__Problem statement__
Count each line in which the word "from" appears. Reply with the total and nothing more.

__Available records__
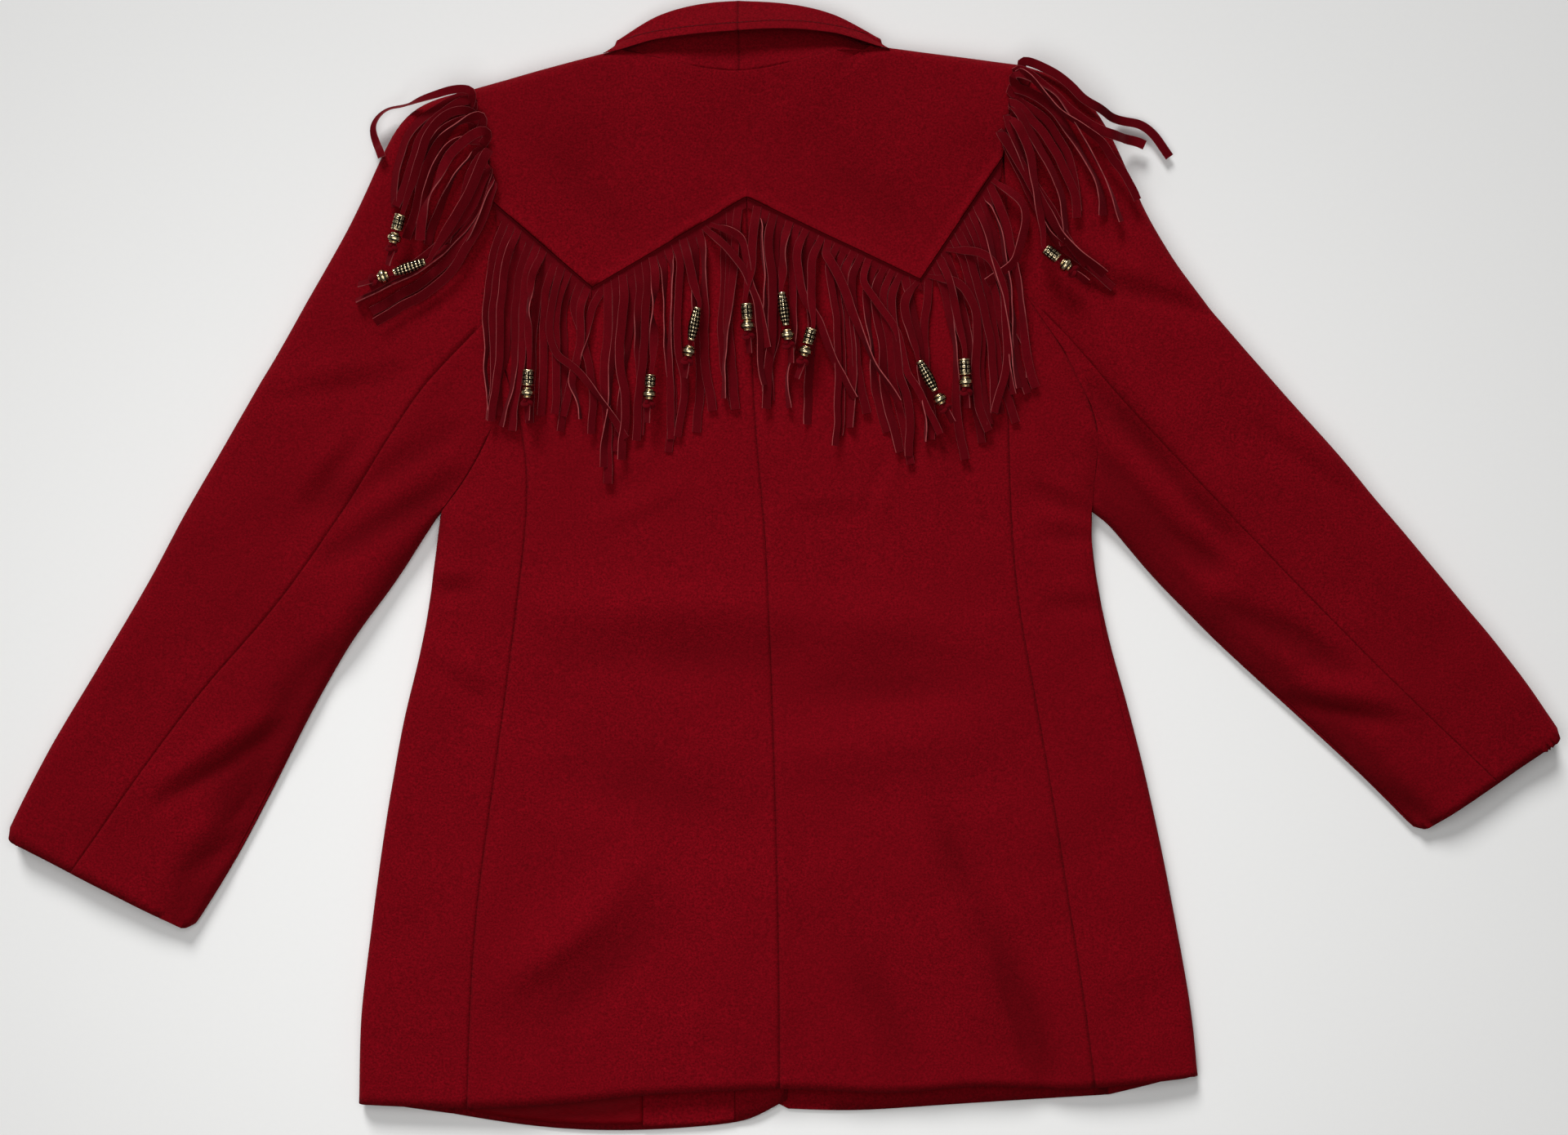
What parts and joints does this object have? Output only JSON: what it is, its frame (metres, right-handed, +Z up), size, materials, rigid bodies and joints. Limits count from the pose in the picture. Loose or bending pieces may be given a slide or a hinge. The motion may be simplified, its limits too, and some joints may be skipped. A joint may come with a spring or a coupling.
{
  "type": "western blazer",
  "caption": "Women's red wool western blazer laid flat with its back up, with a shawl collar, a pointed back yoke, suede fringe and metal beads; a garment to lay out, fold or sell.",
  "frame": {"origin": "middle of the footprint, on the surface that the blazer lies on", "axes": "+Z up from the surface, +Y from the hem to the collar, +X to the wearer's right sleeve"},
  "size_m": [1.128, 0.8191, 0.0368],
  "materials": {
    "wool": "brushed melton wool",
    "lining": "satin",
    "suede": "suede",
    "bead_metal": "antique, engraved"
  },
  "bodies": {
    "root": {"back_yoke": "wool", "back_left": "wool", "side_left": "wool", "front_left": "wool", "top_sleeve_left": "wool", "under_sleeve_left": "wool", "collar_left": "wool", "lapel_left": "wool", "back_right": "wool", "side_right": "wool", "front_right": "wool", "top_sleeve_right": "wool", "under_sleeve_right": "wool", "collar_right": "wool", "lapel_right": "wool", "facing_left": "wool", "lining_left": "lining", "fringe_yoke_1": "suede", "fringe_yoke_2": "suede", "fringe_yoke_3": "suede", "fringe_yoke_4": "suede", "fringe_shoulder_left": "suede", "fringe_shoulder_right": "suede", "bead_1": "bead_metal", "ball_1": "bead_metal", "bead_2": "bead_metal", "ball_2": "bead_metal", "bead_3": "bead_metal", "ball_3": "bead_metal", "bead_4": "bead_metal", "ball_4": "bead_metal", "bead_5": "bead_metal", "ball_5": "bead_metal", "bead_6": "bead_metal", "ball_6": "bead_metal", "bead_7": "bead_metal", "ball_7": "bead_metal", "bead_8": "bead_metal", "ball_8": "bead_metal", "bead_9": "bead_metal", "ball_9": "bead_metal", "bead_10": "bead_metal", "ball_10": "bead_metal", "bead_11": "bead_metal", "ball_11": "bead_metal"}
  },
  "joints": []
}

==

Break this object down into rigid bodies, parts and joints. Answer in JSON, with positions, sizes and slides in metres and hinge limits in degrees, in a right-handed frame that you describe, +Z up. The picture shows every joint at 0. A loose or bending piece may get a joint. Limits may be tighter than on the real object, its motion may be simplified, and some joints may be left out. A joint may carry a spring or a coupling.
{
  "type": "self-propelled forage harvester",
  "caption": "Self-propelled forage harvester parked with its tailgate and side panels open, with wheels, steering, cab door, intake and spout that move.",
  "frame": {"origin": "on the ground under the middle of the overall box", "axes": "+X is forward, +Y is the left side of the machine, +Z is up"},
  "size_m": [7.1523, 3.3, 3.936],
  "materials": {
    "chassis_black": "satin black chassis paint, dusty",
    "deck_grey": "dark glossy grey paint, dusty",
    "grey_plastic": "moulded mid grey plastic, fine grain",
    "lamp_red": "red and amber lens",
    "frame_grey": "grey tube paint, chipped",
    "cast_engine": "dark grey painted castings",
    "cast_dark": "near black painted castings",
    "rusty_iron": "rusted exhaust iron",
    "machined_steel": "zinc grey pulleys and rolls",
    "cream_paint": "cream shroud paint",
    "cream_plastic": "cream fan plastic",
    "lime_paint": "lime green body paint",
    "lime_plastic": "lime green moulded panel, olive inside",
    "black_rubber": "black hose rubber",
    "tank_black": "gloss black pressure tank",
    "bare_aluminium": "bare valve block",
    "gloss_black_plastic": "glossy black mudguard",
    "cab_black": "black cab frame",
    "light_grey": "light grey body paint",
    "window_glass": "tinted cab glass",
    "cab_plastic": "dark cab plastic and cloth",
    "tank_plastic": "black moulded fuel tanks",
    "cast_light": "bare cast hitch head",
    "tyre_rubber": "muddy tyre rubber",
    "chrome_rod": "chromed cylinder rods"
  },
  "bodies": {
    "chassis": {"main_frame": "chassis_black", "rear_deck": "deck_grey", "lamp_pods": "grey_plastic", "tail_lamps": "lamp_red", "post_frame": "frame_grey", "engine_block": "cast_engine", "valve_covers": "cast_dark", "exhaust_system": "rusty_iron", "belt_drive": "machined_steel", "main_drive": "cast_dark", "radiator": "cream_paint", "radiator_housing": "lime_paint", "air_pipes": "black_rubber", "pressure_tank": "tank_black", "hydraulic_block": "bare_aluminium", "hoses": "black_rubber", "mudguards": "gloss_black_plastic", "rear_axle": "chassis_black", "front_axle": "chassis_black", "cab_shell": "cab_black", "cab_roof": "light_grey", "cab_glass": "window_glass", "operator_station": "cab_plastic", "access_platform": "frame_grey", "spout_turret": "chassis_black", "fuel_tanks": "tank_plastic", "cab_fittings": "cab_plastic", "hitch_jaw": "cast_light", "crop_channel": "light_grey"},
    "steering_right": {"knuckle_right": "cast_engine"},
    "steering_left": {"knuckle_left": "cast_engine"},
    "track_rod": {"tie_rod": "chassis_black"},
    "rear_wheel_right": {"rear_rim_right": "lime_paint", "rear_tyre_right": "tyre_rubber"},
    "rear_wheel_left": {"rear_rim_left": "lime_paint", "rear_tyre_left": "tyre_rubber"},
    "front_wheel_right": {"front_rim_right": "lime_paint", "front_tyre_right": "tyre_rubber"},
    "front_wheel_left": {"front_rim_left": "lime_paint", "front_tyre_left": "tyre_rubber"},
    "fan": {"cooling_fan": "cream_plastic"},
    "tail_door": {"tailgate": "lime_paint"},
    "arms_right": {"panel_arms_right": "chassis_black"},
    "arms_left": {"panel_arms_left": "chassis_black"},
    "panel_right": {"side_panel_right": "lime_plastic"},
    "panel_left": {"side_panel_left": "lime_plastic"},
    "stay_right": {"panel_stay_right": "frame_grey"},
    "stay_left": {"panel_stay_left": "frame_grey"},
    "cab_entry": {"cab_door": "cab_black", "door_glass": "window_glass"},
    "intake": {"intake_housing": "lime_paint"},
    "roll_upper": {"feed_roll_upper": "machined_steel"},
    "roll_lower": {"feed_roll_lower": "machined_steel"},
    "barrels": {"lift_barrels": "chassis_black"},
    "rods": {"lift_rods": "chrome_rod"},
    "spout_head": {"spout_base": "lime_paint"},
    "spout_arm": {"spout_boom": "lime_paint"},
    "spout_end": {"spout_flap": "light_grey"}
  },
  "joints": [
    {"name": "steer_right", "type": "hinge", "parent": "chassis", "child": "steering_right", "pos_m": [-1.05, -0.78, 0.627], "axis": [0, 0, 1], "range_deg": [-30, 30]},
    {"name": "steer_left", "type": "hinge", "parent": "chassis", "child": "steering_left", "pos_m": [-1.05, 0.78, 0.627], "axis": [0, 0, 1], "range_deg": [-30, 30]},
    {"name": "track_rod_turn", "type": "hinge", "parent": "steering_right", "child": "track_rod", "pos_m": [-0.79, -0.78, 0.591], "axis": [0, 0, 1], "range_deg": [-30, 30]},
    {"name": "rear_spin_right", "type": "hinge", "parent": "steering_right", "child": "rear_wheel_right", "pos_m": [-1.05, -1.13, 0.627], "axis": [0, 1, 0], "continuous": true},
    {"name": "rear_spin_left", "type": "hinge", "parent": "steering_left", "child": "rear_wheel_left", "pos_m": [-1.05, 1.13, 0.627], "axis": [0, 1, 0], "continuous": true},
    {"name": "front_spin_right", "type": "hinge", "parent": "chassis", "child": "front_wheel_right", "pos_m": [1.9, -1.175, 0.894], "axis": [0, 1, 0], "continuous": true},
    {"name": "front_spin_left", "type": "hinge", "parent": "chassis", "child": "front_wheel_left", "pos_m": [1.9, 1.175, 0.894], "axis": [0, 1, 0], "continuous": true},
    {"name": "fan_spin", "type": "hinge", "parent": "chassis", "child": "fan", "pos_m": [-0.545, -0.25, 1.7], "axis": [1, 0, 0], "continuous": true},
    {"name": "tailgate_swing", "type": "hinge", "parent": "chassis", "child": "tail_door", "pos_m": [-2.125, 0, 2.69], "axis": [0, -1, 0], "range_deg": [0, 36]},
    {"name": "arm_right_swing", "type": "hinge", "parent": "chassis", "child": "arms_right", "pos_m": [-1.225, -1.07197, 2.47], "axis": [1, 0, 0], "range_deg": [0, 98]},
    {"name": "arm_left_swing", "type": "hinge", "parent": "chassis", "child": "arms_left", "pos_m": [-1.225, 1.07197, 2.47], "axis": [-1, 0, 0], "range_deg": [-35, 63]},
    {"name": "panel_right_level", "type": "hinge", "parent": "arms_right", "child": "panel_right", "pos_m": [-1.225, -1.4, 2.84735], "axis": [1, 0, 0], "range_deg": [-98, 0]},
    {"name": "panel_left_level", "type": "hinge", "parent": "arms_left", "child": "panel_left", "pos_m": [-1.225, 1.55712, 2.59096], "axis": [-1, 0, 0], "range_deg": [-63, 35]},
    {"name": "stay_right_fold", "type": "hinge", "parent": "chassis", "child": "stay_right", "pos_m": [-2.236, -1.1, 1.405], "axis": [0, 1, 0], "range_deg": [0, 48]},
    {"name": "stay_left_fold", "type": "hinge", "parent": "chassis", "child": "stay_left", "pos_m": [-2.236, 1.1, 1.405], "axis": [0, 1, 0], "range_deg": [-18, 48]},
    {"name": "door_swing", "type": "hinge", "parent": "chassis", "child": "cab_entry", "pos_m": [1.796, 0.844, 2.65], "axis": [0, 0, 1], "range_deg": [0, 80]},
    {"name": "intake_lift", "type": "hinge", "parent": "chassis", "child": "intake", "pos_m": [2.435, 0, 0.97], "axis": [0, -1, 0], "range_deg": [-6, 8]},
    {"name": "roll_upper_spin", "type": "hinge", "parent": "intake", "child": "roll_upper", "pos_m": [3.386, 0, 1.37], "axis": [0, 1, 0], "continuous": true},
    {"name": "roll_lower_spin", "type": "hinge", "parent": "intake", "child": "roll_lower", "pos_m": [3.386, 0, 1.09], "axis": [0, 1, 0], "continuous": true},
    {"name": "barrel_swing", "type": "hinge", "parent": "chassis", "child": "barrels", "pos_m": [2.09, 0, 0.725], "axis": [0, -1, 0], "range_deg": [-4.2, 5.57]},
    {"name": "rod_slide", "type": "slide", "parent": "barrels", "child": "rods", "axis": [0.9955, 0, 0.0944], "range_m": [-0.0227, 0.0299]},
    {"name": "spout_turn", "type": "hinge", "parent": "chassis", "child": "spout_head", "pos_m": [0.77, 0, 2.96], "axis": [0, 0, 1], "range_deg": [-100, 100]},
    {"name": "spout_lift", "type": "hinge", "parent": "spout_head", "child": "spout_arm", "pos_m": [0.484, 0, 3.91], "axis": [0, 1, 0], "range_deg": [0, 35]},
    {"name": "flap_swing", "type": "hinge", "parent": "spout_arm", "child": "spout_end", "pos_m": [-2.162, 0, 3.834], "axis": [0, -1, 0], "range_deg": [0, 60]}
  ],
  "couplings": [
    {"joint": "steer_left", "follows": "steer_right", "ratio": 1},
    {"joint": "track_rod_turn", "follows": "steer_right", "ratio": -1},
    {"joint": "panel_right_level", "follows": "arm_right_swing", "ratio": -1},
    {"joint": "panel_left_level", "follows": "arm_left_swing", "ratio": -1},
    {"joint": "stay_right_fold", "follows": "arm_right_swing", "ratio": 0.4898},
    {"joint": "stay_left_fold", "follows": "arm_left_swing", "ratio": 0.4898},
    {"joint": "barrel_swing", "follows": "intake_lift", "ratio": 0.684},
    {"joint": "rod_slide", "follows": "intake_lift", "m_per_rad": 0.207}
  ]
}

__Exercise response__
2